Я положительно впился в него глазами, до того он мне сразу показался симпатичным, даже в его, безобразящем всех, костюме; но более всего меня поразило то обстоятельство, что при первом появлении его перед столом, где заседало начальство, лица, его составляющие: советник губернского правления, полицеймейстер, инспектор пересылки арестантов и смотритель — все по большей части сибирские служаки-старожилы, пропустившие мимо себя не одну тысячу этих «несчастненьких», как симпатично окрестил русский народ арестантов, и сердца которых от долгой привычки закрылись для пропуска какого-либо чувства сожаления или симпатии к этим, давно намозолившим им глаза варнакам, — сразу изменились… На губах их мелькнула добродушная улыбка, и они почти хором, голосом, в котором звучали совершенно несвойственные им почти нежные ноты, воскликнули:
— Здравствуй, Кузьмич!
— Здравствуйте, господа! — степенно отвечал вышедший, вскинув на мгновение на всех нас глаза.
Глаза эти были светло-голубые, сохранившие почти свежесть юности.
— Где изловили? — спросил смотритель, и в голосе его послышалось как бы сожаление.
— В Киеве, ваше выс-родие, — отвечал арестант, — у самых ворот Лавры.
— Как же это так?
— Строго ноне стало, везде паспорта спрашивают, а у меня какой же?
— А ты что же не промыслил? — заметил я.
— Зачем грех на душу брать, — отвечал мне Кузьмич, окинув меня как новое для него лицо быстрым взглядом.
Началась проверка арестантов по статейным спискам.
«Ну, — подумал я, — вот гусь-то! В каторгу-то, чай, сослан за дело почище подделки паспорта, а жить с чужим паспортом считает грехом».
За столом в это время между делом шли разговоры.
— Ну, как, благополучно провели? — справлялся полицеймейстер у этапного офицера, приведшего партию.
— С Кузьмичом-то!? — удивленно отвечал тот. — Как овечки шли: ни шуму, ни драки, ни песен; разве что-нибудь из духовного; очень уж они его все сразу боятся и любят, чуть не молятся на него… Да вот, я за десять лет службы третий раз с ним партию вожу, и чтобы какой скандал или недоразумение — ни-ни…
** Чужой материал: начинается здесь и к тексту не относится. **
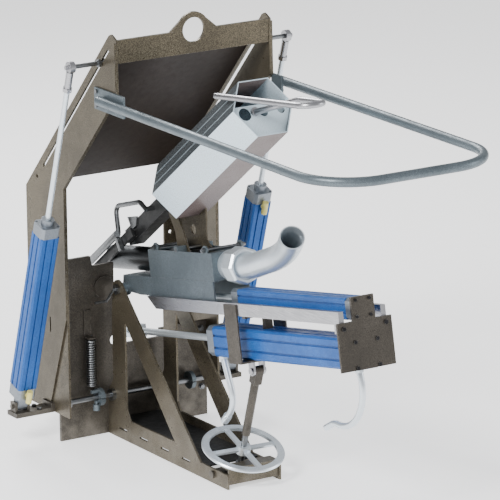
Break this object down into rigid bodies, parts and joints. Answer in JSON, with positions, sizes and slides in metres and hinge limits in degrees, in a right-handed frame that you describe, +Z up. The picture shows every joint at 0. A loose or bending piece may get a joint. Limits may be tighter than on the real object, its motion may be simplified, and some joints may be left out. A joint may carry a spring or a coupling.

— Это он шестой раз с каторги-то удирает в течение, кажется, двадцати лет! — соображал вслух советник губернского правления, не обращаясь ни к кому в особенности.
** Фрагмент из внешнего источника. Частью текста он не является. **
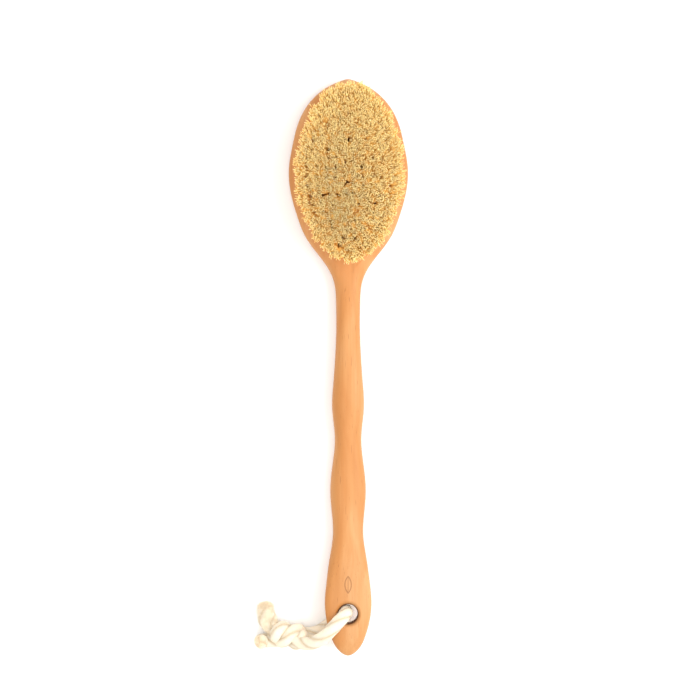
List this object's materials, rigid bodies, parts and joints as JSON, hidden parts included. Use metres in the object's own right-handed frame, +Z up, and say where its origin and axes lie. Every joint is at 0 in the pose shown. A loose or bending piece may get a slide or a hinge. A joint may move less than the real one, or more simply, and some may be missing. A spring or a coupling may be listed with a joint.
{
  "type": "body dry brush",
  "caption": "Long-handled wooden body brush with an oval head of natural bristle tufts and a knotted cord loop through the handle's end.",
  "frame": {"origin": "on the surface the brush lies on, under the middle of the wooden body", "axes": "+Y from the handle's end towards the head, +X across the brush, +Z up: the way the bristles point as the brush lies on its back"},
  "size_m": [0.1079, 0.3998, 0.038],
  "materials": {
    "beech_wood": "satin, lightly waxed",
    "bristle": "natural pale plant or boar bristle, trimmed",
    "anchor_wire": "flat drawn wire",
    "cotton_cord": "soft twisted cotton"
  },
  "bodies": {
    "brush": {"brush_body": "beech_wood", "tufts_ring_1": "bristle", "tufts_ring_2": "bristle", "tufts_ring_3": "bristle", "tufts_ring_4": "bristle", "tufts_ring_5": "bristle", "tufts_core": "bristle", "anchors_ring_1": "anchor_wire", "anchors_ring_2": "anchor_wire", "anchors_ring_3": "anchor_wire", "anchors_ring_4": "anchor_wire", "anchors_ring_5": "anchor_wire", "anchors_core": "anchor_wire"},
    "hang_loop": {"hang_cord": "cotton_cord", "cord_knot": "cotton_cord", "cord_tail_frayed": "cotton_cord", "cord_tail_stub": "cotton_cord"}
  },
  "joints": [
    {"name": "loop_swing", "type": "hinge", "parent": "brush", "child": "hang_loop", "pos_m": [0, -0.1703, 0.0165], "axis": [0, 0, 1], "range_deg": [-50, 180]}
  ]
}
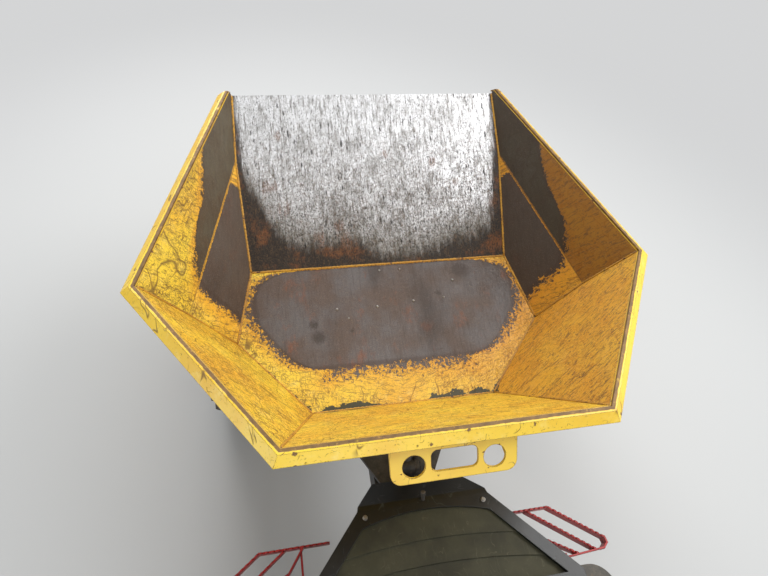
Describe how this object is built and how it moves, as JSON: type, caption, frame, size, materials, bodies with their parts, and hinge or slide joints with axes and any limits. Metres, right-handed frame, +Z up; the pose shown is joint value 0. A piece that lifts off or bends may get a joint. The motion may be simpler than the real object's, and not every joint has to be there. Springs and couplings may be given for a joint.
{
  "type": "articulated site dumper with a swivel skip",
  "caption": "Articulated ride-on site dumper: open steel skip that swivels and tips, four lugged tyres, centre-pivot steering, folding roll bar.",
  "frame": {"origin": "on the ground below the middle of the machine's length and width", "axes": "+X right, +Y forward, towards the skip, +Z up"},
  "size_m": [1.748, 3.311, 2.4793],
  "materials": {
    "skip_paint": "worn",
    "worn_steel": "worn",
    "chassis_paint": "satin",
    "hood_paint": "satin",
    "red_paint": "worn",
    "ram_paint": "satin",
    "rim_paint": "worn",
    "bright_steel": "satin",
    "chrome_rod": "polished",
    "cast_iron": "rough",
    "tyre": "matte",
    "black_plastic": "satin",
    "olive_plastic": "matte",
    "seat_vinyl": "satin",
    "lamp_red": "gloss"
  },
  "bodies": {
    "rear_frame": {"rear_chassis": "chassis_paint", "rear_axle": "chassis_paint", "footplate": "chassis_paint", "mudguard_right": "black_plastic", "mudguard_left": "black_plastic", "step_right": "red_paint", "step_left": "red_paint", "cowl_frame": "black_plastic", "cowl_panel": "olive_plastic", "cowl_wall": "chassis_paint", "console": "black_plastic", "steering_column": "black_plastic", "levers": "black_plastic", "pedals": "chassis_paint", "seat_plinth": "chassis_paint", "seat_cushion": "seat_vinyl", "seat_back": "seat_vinyl", "firewall": "chassis_paint", "engine_block": "cast_iron", "counterweight": "chassis_paint", "tow_pin": "bright_steel", "rear_lamps": "lamp_red", "fuel_tank": "black_plastic", "hydraulic_tank": "chassis_paint", "rops_posts": "chassis_paint"},
    "front_frame": {"front_chassis": "chassis_paint", "centre_pin": "bright_steel", "slew_ring": "cast_iron", "slew_motor": "ram_paint", "front_axle": "chassis_paint"},
    "swivel": {"swivel_frame": "chassis_paint", "tip_pins": "bright_steel"},
    "skip": {"skip_side_right": "skip_paint", "skip_side_left": "skip_paint", "skip_corner_right": "skip_paint", "skip_corner_left": "skip_paint", "skip_rear": "skip_paint", "skip_floor": "worn_steel", "skip_front_plate": "worn_steel", "skip_rim": "skip_paint", "skip_bracket": "skip_paint", "skip_rails": "skip_paint"},
    "tip_barrel": {"tip_ram_barrel": "ram_paint"},
    "tip_rod": {"tip_ram_rod": "chrome_rod"},
    "steer_barrel": {"steer_ram_barrel": "ram_paint"},
    "steer_rod": {"steer_ram_rod": "chrome_rod"},
    "steering_wheel": {"steering_wheel": "black_plastic"},
    "hood": {"hood": "hood_paint"},
    "roll_bar": {"rops_hoop": "chassis_paint"},
    "wheel_front_left": {"tyre_front_left": "tyre", "rim_front_left": "rim_paint"},
    "wheel_front_right": {"tyre_front_right": "tyre", "rim_front_right": "rim_paint"},
    "wheel_rear_left": {"tyre_rear_left": "tyre", "rim_rear_left": "rim_paint"},
    "wheel_rear_right": {"tyre_rear_right": "tyre", "rim_rear_right": "rim_paint"}
  },
  "joints": [
    {"name": "centre_steer", "type": "hinge", "parent": "rear_frame", "child": "front_frame", "pos_m": [0, 0.1045, 0.498], "axis": [0, 0, 1], "range_deg": [-33, 33]},
    {"name": "skip_swivel", "type": "hinge", "parent": "front_frame", "child": "swivel", "pos_m": [0, 0.6945, 0.6], "axis": [0, 0, -1], "range_deg": [-90, 90]},
    {"name": "skip_tip", "type": "hinge", "parent": "swivel", "child": "skip", "pos_m": [0, 1.1145, 0.86], "axis": [-1, 0, 0], "range_deg": [0, 60]},
    {"name": "tip_ram_swing", "type": "hinge", "parent": "swivel", "child": "tip_barrel", "pos_m": [0, 0.2745, 0.674], "axis": [1, 0, 0], "range_deg": [0, 16.85]},
    {"name": "tip_ram_stroke", "type": "slide", "parent": "tip_barrel", "child": "tip_rod", "axis": [0, 0.9411, 0.338], "range_m": [0, 0.2959]},
    {"name": "steer_ram_swing", "type": "hinge", "parent": "rear_frame", "child": "steer_barrel", "pos_m": [0.185, -0.2955, 0.498], "axis": [0, 0, 1], "range_deg": [-5.85, 5.85]},
    {"name": "steer_ram_stroke", "type": "slide", "parent": "steer_barrel", "child": "steer_rod", "axis": [0, 1, 0], "range_m": [-0.1043, 0.1043]},
    {"name": "hood_hinge", "type": "hinge", "parent": "rear_frame", "child": "hood", "pos_m": [0, -1.0965, 0.999], "axis": [-1, 0, 0], "range_deg": [0, 60]},
    {"name": "roll_bar_fold", "type": "hinge", "parent": "rear_frame", "child": "roll_bar", "pos_m": [0.4, -1.0705, 1.48], "axis": [-1, 0, 0], "range_deg": [-100, 0]},
    {"name": "steering_wheel_turn", "type": "hinge", "parent": "rear_frame", "child": "steering_wheel", "pos_m": [0, -0.4255, 1.185], "axis": [0, -0.5299, 0.848], "continuous": true},
    {"name": "wheel_front_left_roll", "type": "hinge", "parent": "front_frame", "child": "wheel_front_left", "pos_m": [-0.617, 1.0945, 0.38], "axis": [-1, 0, 0], "continuous": true},
    {"name": "wheel_front_right_roll", "type": "hinge", "parent": "front_frame", "child": "wheel_front_right", "pos_m": [0.617, 1.0945, 0.38], "axis": [-1, 0, 0], "continuous": true},
    {"name": "wheel_rear_left_roll", "type": "hinge", "parent": "rear_frame", "child": "wheel_rear_left", "pos_m": [-0.617, -0.8355, 0.38], "axis": [-1, 0, 0], "continuous": true},
    {"name": "wheel_rear_right_roll", "type": "hinge", "parent": "rear_frame", "child": "wheel_rear_right", "pos_m": [0.617, -0.8355, 0.38], "axis": [-1, 0, 0], "continuous": true}
  ],
  "couplings": [
    {"joint": "tip_ram_swing", "follows": "skip_tip", "ratio": 0.27758},
    {"joint": "tip_ram_stroke", "follows": "skip_tip", "m_per_rad": 0.28162},
    {"joint": "steer_ram_swing", "follows": "centre_steer", "ratio": 0.17134},
    {"joint": "steer_ram_stroke", "follows": "centre_steer", "m_per_rad": 0.17935}
  ]
}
— Тебя сколько лет тому назад решили-то? — обратился он к Кузьмичу.
— Двадцать лет! — не запинаясь отвечал тот.
— А который раз бегаешь?
— Шесть раз уходил, ваше в-родие!
— Седьмой не думаешь? — улыбнулся советник.
— Хворь одолела, ваше в-родие, еле и теперь на ногах стою…
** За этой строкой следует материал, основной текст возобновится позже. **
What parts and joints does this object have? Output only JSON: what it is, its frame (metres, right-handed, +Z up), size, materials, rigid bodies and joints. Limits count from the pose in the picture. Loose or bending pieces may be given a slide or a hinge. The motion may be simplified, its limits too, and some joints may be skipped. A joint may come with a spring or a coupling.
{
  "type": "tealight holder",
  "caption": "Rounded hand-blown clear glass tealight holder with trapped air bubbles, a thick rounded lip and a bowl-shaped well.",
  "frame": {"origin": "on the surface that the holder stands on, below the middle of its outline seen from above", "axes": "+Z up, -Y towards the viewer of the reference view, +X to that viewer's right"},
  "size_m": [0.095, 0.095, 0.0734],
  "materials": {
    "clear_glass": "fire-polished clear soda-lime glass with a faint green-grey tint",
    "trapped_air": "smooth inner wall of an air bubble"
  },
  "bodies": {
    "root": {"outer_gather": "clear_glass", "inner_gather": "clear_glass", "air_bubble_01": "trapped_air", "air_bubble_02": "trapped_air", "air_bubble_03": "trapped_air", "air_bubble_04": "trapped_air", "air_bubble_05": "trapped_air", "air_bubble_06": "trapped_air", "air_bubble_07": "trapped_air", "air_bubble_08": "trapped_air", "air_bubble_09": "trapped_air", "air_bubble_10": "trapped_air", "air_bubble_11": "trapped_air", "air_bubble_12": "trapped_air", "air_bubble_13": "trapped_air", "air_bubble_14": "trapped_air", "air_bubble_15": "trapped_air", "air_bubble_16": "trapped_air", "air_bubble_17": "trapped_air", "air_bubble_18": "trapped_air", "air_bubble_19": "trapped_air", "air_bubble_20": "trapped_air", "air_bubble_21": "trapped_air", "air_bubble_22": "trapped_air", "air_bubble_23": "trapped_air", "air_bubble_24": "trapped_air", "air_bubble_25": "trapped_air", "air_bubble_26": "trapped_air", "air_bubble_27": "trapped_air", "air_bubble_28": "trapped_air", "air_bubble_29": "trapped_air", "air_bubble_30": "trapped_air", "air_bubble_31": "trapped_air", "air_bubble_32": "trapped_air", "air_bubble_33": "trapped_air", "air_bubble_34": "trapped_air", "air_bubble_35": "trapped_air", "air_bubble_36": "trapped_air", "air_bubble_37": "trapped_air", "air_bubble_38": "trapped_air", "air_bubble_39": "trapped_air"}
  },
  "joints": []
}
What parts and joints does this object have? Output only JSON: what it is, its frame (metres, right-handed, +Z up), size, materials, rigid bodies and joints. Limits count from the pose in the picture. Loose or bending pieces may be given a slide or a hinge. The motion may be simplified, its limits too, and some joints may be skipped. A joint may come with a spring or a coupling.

— Так ты сядь, — заметил советник. — Вы позволите, господа? — обратился он к нам.
— Конечно, садись, садись! — послышались ответы.
Кузьмич, видимо, с наслаждением опустился на пол, поджав ноги.
Все виденное и слышанное мною до того меня заинтриговало, что я порешил тотчас же по окончании приема партии расспросить о Кузьмиче подробно смотрителя, который, служа уже много лет на этой должности, мог доставить мне более обстоятельные сведения.
Наконец партия была принята.
К концу приемки приехал тюремный врач, осмотрел арестантов и несколько человек отправил в больницу. В числе последних оказался и Кузьмич.
— Что с ним? — обратился я к доктору.
— Чахотка в последнем градусе, легкого не существует, месяца не протянет, — небрежно отвечал эскулап, садясь в свою пролетку, и укатил.
Разъехалось и остальное начальство. Я умышленно замедлил свой отъезд и пошел к Кузьмичу.
Тот начал было привставать, но я остановил его.
— Сиди, сиди! Я вот о чем хотел спросить тебя: ты мне ответил, что считаешь за грех жить с чужим паспортом, а между тем сослан в каторгу. Ведь не за доброе же дело, а, чай, за большой грех? Ты что сделал?